Studying the liturgical history of the Christian faith paints a necessary picture of what Christians have truly believed throughout history, perhaps in some cases more so than studying their creeds. This history helps us obey God’s command given in Job 8:8–10:
For inquire, please, of bygone ages, and consider what the fathers have searched out. For we are but of yesterday and know nothing, for our days on earth are a shadow. Will they not teach you and tell you and utter words out of their understanding?
If for no other reason than God’s command, we should be willing to study how the Christian faith has evolved over time, particularly its worship. But God does not command this without reason. As the passage explains, “inquiring” of “bygone ages” will teach us. We are, as the passage say, “but of yesterday and know nothing.” The study of what has come before us teaches us what we would not otherwise understand if we limited our focus to the present time only, and it can teach us in at least three ways.
First, it can help us to recognize error and understand how it develops. Once reason Christians may resist studying the history of Christian worship is the immediately apparent errors that crept into Christian worship very early in its development. This fact may cause some to wonder about the value of such study. Yet the study of error is always valuable since it helps us to avoid those same errors today. Edmund Burkes’s oft-repeated axiom, “Those who don’t know history are doomed to repeat it,” is as true for worship as it is for any other sphere. Studying where people have gone wrong will help us prevent those same mistakes.
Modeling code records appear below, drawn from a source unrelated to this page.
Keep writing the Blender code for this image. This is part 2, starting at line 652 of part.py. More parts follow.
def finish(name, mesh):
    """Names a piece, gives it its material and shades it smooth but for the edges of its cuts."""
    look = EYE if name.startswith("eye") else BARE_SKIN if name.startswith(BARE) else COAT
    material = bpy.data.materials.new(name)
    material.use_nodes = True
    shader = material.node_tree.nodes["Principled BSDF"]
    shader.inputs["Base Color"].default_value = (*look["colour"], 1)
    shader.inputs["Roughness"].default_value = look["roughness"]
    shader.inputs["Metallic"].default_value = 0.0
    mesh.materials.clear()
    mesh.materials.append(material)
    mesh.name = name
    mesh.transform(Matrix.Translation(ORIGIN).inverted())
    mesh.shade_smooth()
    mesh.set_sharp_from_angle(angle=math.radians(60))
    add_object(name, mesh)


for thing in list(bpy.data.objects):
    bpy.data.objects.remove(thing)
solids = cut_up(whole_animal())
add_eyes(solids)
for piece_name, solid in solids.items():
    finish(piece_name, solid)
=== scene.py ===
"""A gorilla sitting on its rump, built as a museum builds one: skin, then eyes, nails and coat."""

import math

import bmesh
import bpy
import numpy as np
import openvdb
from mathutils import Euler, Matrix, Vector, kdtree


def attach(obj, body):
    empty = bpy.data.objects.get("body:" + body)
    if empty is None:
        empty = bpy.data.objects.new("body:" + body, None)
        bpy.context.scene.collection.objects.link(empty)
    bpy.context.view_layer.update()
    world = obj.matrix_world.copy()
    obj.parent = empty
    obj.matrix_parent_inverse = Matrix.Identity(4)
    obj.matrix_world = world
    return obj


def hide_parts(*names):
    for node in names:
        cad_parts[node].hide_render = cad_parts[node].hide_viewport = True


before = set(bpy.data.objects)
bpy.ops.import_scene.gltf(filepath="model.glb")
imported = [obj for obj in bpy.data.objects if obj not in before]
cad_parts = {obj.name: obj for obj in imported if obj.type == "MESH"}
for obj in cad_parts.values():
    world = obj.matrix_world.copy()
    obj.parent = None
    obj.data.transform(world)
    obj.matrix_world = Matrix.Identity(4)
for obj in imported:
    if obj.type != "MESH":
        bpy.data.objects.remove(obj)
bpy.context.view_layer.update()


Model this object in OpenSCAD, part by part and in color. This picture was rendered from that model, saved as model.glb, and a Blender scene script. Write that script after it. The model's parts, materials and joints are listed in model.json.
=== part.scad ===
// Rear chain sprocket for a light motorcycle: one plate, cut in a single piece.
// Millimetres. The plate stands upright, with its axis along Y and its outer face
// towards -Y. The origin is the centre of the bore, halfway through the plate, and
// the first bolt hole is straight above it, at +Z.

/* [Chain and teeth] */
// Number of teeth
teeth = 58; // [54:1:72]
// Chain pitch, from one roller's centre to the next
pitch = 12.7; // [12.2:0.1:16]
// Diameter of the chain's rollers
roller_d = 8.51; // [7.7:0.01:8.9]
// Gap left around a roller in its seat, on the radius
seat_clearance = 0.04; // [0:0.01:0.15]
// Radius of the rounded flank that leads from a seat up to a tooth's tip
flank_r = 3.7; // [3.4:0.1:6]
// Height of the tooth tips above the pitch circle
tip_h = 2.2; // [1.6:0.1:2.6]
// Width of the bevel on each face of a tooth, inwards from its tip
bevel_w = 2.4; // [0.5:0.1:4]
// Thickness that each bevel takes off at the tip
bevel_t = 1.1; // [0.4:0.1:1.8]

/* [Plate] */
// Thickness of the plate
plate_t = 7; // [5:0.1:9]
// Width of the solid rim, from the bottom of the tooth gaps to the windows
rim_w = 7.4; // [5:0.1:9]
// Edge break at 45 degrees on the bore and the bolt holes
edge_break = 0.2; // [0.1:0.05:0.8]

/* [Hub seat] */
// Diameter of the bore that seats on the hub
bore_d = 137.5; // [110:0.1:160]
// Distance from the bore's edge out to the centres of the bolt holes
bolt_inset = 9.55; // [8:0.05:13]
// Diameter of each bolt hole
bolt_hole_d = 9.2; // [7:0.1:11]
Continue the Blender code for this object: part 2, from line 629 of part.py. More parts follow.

Another way we are taught through the study of history is by recognizing the common successes that we should emulate. God’s people have certainly made many mistakes in their understanding and practice of worship along the way, but they have often succeeded as well. By studying those successes, we can learn observe how God-pleasing worship has formed God-pleasing Christians so that we can achieve the same purpose with our worship today.
It is common for well-meaning Christians to piously proclaim that in order to worship God rightly, all they need is to study the Bible’s principles and apply them to contemporary settings. Yet this perspective is dangerously naïve. Yes, our primary focus is the ministry of worship today, but the study of what happened yesterday is profoundly important for us to be able to understand today. The prophet Isaiah recognized this when he said, “Listen to me, you who pursue righteousness, you who seek the Lord: look to the rock from which you were hewn, and to the quarry from which you were dug” (Isa 51:11). Where we are today is not by random chance; the problems we face in worship, as well as the good that we see, find deep roots in what has happened between the early church and today. If we want to understand where we are today, we must “look to the rock from which [we] were hewn.”
Finally, the study of the development of worship through history will help us understand and prepare for tomorrow. Ecclesiastes 1:9 observes, “What has been is what will be, and what has been done is what will be done, and there is nothing new under the sun.” What is the best way for us to prepare for the years ahead when we have no idea what new philosophical, cultural, sociological, and ecclesiastical problems will arise? The best way is to study what has happened before, because it is sure to happen again.